Find all the lines with "shown" and gather them.

--- START OF Supplied material ---

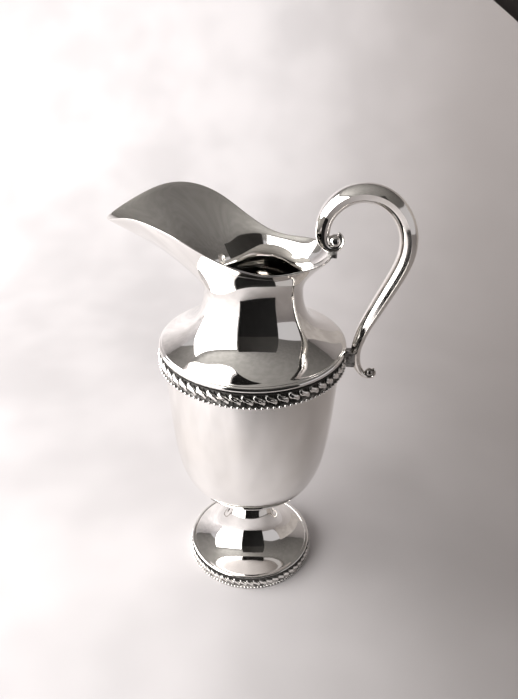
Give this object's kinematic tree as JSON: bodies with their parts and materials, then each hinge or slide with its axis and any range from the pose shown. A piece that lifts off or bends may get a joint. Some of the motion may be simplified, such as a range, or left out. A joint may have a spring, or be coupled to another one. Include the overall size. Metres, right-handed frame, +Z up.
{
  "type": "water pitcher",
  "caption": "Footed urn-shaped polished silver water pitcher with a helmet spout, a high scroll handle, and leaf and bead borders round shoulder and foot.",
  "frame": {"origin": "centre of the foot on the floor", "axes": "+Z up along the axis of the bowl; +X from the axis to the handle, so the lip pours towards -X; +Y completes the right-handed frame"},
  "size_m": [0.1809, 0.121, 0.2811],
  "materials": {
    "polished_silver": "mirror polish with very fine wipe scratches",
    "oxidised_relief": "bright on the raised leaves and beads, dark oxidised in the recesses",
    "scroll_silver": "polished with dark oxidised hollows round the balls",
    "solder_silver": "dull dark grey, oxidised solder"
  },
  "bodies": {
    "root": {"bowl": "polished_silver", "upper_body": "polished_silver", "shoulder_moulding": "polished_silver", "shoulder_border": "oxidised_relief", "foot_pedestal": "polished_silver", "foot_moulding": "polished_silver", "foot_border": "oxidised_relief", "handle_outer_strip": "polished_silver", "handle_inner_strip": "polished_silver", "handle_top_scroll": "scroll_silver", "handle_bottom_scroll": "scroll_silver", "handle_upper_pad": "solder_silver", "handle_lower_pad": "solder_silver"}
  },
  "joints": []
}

--- END OF Supplied material ---
--- START OF Supplied material ---

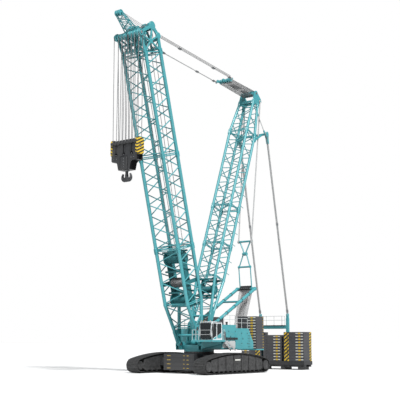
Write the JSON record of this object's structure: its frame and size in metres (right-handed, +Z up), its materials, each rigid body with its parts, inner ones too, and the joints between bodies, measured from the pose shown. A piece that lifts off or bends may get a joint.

--- END OF Supplied material ---
--- START OF Supplied material ---

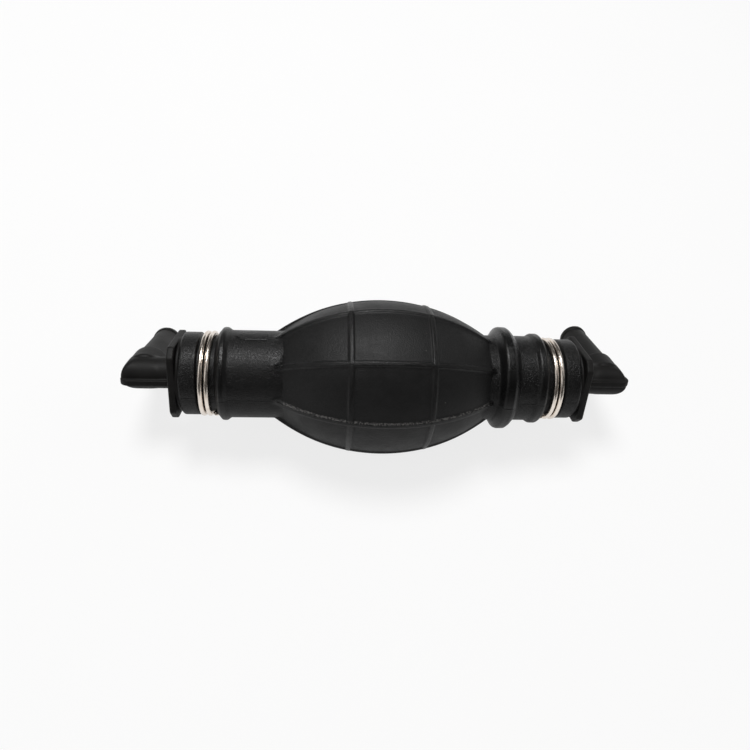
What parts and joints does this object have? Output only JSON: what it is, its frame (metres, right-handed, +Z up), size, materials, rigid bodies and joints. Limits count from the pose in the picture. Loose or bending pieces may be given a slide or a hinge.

--- END OF Supplied material ---

_Answer for the task_.
Give this object's kinematic tree as JSON: bodies with their parts and materials, then each hinge or slide with its axis and any range from the pose shown. A piece that lifts off or bends may get a joint. Some of the motion may be simplified, such as a range, or left out. A joint may have a spring, or be coupled to another one. Include the overall size. Metres, right-handed frame, +Z up.
Write the JSON record of this object's structure: its frame and size in metres (right-handed, +Z up), its materials, each rigid body with its parts, inner ones too, and the joints between bodies, measured from the pose shown. A piece that lifts off or bends may get a joint.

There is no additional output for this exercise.